Room Occupancy Detection from Temperature, Light, Humidity, and Carbon Dioxide Measurements Using Deep Learning
Full Paper Link: https://doi.org/10.1109/IC4ME253898.2021.9768582
Room occupancy detection is crucial for energy management systems. Due to the increased data available from detection sensors, machine learning models can be created and used to detect room occupancy. When a myriad amount of data is available, deep learning models might outperform traditional machine learning models. An Artificial Neural Network (ANN) was used in this article to detect room occupancy from sensor data using a simple deep learning model. In this study, a neural network model was trained on data from room temperature, light, humidity, and carbon dioxide measurements. In total, three datasets were used: one for training and two for testing the models in open and closed-door occupancy scenarios. TensorFlow, Keras, and Python were used to construct an ANN. SMOTE was used to counteract the dataset's class imbalance. Variable combinations have been tried as input features to the model in many different ways.
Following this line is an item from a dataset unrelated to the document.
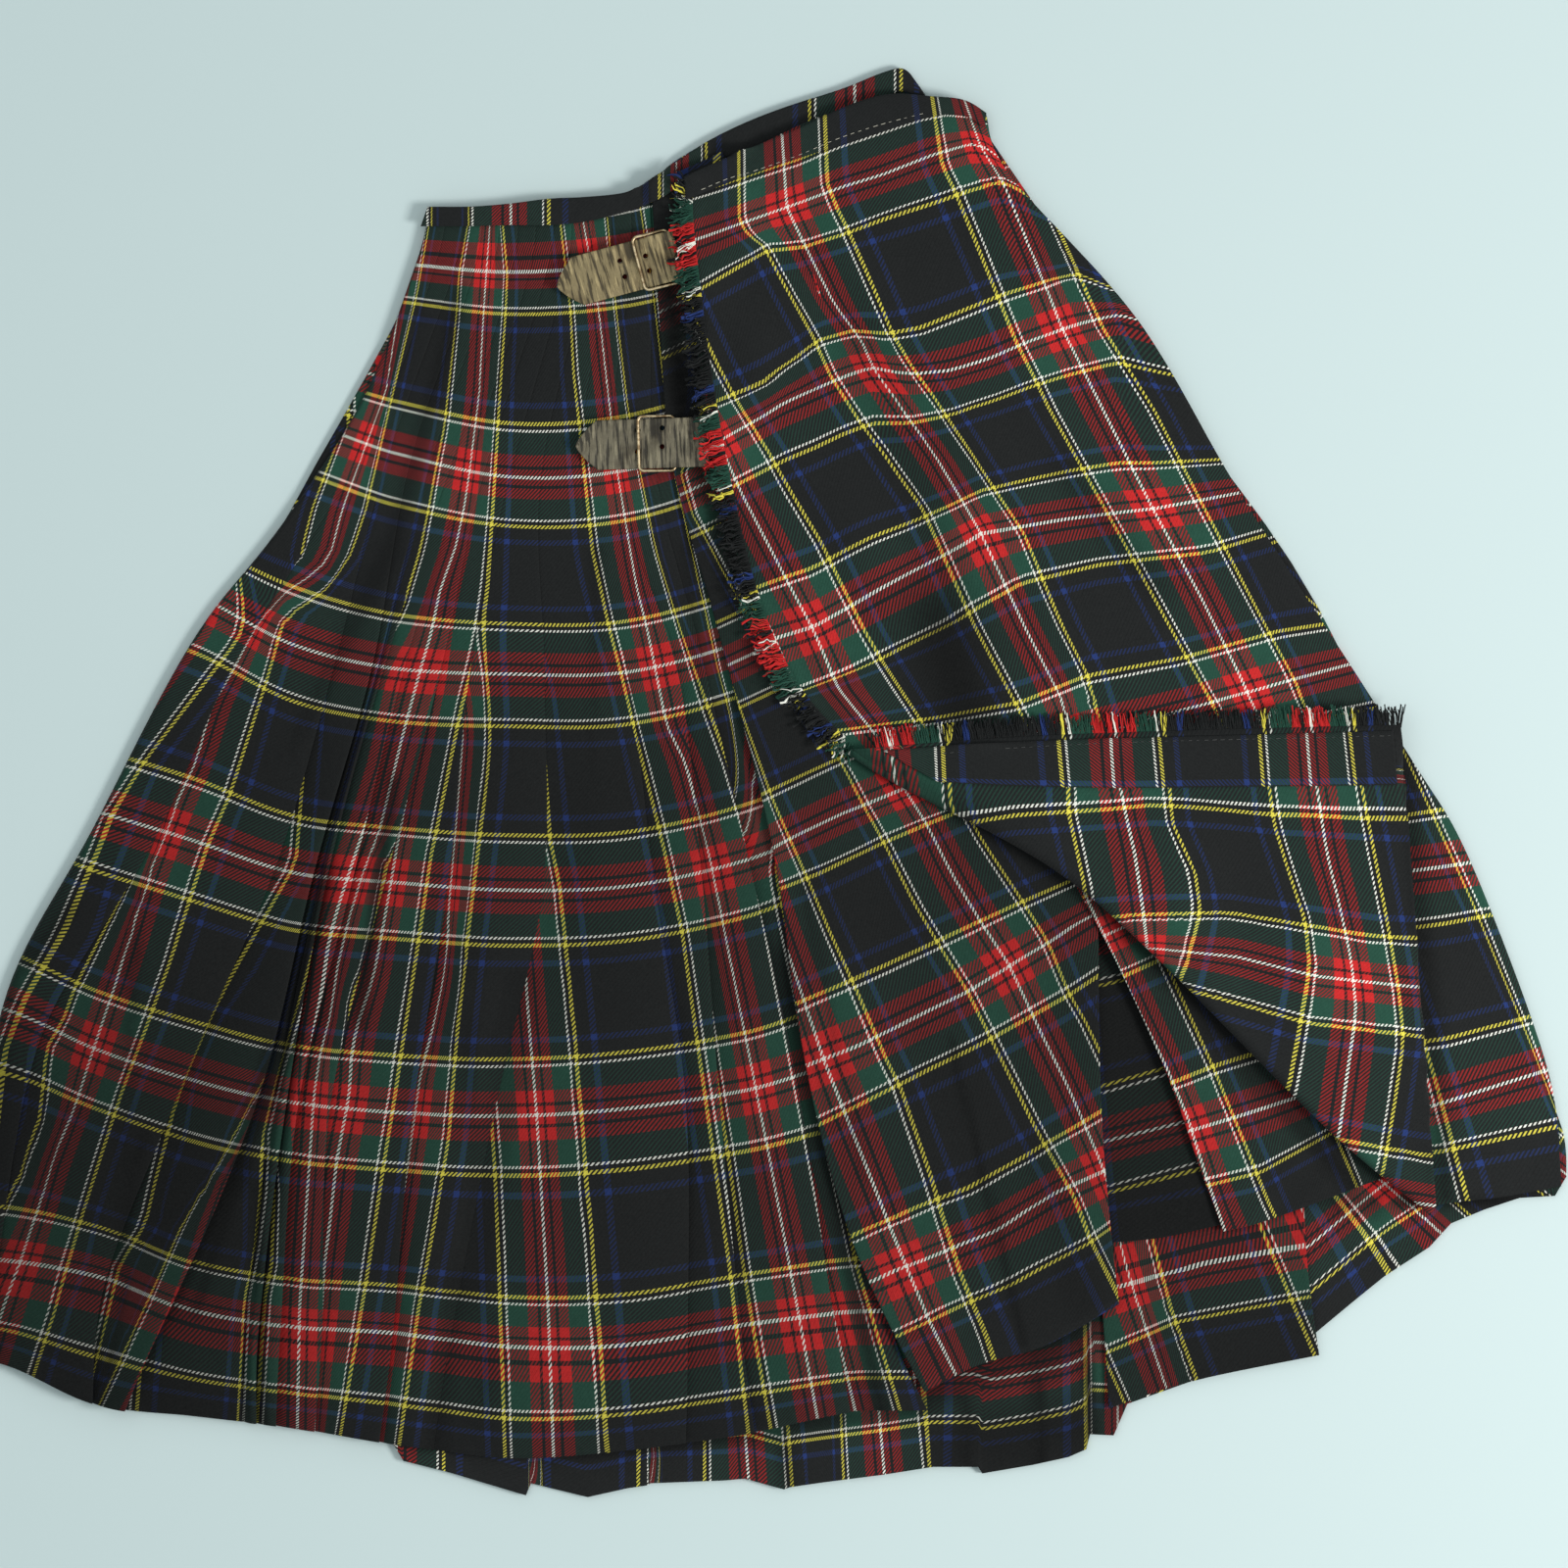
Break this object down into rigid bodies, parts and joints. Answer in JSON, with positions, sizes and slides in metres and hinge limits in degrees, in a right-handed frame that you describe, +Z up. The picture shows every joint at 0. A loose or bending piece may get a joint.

The results show that feature selection can have a significant impact on prediction accuracy and other metrics when combined with a suitable classification model architecture. Timestamp data are omitted from this study in order to maintain the model's time independence. The ANN model's performance was evaluated using accuracy, f1-score, precision, and recall. The best predictions had a 96% to 98% average accuracy rate. Surprisingly, the model with temperature and light outperformed all the others, with an accuracy of 98%. This outperforms most of the traditional machine learning models.